== RECORDS SUPPLIED
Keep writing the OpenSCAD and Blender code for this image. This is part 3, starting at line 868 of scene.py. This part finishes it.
====
== RECORDS SUPPLIED
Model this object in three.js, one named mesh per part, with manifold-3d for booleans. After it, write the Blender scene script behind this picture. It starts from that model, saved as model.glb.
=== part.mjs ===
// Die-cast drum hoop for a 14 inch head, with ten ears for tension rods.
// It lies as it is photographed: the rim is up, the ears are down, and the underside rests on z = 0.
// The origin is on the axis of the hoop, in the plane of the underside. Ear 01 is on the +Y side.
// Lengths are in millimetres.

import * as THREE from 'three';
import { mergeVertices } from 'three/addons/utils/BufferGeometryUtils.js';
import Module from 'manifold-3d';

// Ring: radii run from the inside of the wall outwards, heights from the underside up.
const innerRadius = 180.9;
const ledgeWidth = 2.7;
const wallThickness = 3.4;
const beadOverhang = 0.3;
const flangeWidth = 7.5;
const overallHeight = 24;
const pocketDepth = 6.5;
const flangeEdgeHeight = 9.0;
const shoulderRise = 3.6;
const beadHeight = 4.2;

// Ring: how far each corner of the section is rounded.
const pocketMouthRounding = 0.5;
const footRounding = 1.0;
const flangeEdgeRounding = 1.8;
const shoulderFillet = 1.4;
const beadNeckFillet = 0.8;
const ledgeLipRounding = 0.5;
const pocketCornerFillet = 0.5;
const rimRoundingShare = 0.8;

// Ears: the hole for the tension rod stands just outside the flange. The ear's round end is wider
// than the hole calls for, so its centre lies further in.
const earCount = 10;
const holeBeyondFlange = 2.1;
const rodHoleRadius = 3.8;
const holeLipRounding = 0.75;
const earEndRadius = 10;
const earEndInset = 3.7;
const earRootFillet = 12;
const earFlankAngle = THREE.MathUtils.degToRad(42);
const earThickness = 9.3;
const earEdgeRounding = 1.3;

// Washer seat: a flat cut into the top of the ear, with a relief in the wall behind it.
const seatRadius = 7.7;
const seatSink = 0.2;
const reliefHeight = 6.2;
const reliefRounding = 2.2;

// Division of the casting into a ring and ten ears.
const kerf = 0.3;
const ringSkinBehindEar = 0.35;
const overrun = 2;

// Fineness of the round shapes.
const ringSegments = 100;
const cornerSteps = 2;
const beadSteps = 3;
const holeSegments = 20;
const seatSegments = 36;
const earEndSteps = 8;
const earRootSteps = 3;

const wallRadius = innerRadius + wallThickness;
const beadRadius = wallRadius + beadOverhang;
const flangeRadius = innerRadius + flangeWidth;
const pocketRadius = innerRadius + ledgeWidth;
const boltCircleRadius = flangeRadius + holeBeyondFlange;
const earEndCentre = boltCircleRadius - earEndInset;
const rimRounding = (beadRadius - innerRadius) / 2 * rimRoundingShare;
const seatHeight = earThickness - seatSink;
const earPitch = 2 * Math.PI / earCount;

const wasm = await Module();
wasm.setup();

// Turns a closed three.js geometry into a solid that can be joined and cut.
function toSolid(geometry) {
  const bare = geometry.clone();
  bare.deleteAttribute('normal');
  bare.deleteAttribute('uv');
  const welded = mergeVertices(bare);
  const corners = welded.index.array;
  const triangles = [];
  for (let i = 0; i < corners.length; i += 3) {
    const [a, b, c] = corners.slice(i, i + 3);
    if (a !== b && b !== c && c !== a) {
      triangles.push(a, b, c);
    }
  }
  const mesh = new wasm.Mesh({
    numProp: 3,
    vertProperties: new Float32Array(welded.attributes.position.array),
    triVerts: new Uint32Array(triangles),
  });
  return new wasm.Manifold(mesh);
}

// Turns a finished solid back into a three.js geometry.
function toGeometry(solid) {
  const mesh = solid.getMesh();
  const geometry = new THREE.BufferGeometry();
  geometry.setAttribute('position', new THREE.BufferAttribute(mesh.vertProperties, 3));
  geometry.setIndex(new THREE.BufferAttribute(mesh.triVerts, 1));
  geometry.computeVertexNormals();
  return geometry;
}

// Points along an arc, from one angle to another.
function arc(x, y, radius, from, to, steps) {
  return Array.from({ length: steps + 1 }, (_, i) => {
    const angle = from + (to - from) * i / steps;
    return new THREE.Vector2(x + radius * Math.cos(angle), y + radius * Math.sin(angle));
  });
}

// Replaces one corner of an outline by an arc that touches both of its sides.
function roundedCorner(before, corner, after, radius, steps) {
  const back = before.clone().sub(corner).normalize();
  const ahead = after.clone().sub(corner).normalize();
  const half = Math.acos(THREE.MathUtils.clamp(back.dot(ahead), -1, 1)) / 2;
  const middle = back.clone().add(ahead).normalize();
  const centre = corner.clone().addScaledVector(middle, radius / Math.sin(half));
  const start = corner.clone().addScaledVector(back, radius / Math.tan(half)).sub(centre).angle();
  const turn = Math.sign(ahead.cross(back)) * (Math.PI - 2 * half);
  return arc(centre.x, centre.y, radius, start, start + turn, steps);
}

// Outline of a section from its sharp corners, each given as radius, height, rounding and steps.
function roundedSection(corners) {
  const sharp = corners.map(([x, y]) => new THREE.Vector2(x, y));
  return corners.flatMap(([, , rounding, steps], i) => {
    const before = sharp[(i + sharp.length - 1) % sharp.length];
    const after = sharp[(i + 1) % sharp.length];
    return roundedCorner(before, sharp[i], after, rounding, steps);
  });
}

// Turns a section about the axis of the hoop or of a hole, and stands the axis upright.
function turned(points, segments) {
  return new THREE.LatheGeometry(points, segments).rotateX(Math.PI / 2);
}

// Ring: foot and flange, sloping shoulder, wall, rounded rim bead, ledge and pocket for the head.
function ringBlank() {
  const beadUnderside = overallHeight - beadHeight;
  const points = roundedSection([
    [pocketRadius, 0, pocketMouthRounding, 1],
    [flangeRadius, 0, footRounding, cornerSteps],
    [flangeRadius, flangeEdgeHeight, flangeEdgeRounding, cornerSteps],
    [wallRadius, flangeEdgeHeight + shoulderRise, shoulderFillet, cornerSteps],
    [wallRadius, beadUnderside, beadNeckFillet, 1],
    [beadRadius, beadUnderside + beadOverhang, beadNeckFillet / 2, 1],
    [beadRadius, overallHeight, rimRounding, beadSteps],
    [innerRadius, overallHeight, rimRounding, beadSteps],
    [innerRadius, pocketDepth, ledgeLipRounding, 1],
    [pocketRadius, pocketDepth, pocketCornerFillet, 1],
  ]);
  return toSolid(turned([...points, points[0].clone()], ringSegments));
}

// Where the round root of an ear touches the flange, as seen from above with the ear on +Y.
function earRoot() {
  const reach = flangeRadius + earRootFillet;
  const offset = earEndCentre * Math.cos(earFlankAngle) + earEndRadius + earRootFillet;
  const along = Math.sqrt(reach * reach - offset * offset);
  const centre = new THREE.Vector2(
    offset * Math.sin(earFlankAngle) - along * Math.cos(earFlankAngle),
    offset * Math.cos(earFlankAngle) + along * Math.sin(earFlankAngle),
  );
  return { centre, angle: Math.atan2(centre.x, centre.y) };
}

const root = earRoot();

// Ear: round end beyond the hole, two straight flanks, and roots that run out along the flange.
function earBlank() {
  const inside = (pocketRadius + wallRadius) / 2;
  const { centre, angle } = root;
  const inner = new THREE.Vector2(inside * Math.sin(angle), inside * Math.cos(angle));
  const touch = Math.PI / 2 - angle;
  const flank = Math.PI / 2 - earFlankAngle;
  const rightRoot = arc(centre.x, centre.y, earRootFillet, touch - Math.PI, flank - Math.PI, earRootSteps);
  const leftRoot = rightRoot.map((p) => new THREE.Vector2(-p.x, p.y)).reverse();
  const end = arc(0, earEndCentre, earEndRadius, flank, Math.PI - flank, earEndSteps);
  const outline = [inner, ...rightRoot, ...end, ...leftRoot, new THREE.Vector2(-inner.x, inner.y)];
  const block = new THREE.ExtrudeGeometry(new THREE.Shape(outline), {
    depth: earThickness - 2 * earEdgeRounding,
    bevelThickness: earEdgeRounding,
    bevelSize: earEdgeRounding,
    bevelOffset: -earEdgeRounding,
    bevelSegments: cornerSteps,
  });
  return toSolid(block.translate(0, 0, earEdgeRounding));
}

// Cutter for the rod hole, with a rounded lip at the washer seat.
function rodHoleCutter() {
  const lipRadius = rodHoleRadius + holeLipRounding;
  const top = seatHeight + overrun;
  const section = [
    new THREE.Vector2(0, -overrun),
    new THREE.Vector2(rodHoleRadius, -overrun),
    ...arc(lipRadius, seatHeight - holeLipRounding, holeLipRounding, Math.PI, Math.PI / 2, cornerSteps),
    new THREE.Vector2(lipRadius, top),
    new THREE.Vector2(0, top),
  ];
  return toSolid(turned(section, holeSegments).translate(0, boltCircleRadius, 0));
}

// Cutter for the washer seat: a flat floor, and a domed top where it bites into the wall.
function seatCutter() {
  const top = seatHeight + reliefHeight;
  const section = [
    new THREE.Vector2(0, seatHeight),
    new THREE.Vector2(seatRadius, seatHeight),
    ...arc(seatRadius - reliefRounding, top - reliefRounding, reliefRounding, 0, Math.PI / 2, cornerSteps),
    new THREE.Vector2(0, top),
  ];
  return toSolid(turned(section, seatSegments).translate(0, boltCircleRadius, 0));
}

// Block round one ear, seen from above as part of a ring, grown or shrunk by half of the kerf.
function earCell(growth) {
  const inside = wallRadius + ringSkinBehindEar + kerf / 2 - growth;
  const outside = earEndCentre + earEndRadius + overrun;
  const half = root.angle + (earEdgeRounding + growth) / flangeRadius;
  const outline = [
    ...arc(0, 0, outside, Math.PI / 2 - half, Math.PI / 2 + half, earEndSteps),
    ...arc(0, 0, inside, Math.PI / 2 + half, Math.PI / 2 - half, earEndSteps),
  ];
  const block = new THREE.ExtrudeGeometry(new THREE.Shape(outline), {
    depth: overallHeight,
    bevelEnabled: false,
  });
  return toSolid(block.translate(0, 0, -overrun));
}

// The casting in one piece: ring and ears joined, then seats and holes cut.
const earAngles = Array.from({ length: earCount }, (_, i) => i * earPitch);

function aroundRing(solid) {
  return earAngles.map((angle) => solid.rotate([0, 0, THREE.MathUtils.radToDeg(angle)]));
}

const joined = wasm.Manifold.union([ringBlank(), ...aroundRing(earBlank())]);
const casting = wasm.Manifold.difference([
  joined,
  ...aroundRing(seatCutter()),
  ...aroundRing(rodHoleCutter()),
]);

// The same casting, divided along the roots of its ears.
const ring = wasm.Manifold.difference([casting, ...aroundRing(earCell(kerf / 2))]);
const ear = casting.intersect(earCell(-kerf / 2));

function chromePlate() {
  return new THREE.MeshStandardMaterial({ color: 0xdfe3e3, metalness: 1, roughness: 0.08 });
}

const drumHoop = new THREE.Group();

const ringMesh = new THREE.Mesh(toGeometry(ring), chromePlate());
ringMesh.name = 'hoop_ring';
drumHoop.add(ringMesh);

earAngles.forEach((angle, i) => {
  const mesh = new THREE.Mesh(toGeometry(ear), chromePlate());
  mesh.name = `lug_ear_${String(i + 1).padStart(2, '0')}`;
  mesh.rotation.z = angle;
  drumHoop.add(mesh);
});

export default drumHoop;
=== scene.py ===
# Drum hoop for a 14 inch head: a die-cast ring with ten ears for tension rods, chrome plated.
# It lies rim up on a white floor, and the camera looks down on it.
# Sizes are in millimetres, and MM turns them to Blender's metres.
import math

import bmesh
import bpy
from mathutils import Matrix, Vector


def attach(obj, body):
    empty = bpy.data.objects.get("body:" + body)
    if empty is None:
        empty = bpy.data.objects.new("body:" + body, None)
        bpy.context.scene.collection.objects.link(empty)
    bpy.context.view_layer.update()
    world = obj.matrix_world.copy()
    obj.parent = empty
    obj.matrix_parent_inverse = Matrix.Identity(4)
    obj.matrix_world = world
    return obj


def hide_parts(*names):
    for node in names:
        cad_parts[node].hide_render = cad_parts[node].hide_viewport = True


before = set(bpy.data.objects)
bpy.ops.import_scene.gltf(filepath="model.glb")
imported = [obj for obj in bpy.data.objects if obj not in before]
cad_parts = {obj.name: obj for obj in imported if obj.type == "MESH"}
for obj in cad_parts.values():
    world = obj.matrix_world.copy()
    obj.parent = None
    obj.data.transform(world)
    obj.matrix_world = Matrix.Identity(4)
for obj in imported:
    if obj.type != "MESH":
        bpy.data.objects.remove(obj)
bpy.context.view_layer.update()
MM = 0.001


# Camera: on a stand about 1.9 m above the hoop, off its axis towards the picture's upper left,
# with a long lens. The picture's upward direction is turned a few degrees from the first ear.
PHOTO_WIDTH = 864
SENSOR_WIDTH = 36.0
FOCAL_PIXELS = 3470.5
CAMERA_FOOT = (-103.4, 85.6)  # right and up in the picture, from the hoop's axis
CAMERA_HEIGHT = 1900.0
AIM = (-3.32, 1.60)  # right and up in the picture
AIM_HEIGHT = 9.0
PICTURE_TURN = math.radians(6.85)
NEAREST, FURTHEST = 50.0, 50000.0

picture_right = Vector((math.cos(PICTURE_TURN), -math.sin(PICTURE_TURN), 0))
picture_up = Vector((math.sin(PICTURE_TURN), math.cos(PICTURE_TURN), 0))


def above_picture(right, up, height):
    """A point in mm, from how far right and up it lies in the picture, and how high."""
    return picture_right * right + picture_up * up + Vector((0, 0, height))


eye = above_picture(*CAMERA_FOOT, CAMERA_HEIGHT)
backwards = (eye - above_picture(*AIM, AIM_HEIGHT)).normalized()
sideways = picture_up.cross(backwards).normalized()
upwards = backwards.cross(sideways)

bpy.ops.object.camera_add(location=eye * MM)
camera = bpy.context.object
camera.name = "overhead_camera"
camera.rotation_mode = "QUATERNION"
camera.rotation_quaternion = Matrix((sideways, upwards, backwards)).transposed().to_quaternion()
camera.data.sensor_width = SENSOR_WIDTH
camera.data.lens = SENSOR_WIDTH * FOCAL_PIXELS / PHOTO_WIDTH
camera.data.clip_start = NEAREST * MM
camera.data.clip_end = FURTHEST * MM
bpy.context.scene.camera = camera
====
#### INSTRUCTION:
Your task is to reproduce exactly the lines beginning at the line containing "imported = [obj" and ending at the line containing "upwards = backwards.cross(sideways)", inclusive.

#### RESPONSE TO THIS EXERCISE:
imported = [obj for obj in bpy.data.objects if obj not in before]
cad_parts = {obj.name: obj for obj in imported if obj.type == "MESH"}
for obj in cad_parts.values():
    world = obj.matrix_world.copy()
    obj.parent = None
    obj.data.transform(world)
    obj.matrix_world = Matrix.Identity(4)
for obj in imported:
    if obj.type != "MESH":
        bpy.data.objects.remove(obj)
bpy.context.view_layer.update()
MM = 0.001


# Camera: on a stand about 1.9 m above the hoop, off its axis towards the picture's upper left,
# with a long lens. The picture's upward direction is turned a few degrees from the first ear.
PHOTO_WIDTH = 864
SENSOR_WIDTH = 36.0
FOCAL_PIXELS = 3470.5
CAMERA_FOOT = (-103.4, 85.6)  # right and up in the picture, from the hoop's axis
CAMERA_HEIGHT = 1900.0
AIM = (-3.32, 1.60)  # right and up in the picture
AIM_HEIGHT = 9.0
PICTURE_TURN = math.radians(6.85)
NEAREST, FURTHEST = 50.0, 50000.0

picture_right = Vector((math.cos(PICTURE_TURN), -math.sin(PICTURE_TURN), 0))
picture_up = Vector((math.sin(PICTURE_TURN), math.cos(PICTURE_TURN), 0))


def above_picture(right, up, height):
    """A point in mm, from how far right and up it lies in the picture, and how high."""
    return picture_right * right + picture_up * up + Vector((0, 0, height))


eye = above_picture(*CAMERA_FOOT, CAMERA_HEIGHT)
backwards = (eye - above_picture(*AIM, AIM_HEIGHT)).normalized()
sideways = picture_up.cross(backwards).normalized()
upwards = backwards.cross(sideways)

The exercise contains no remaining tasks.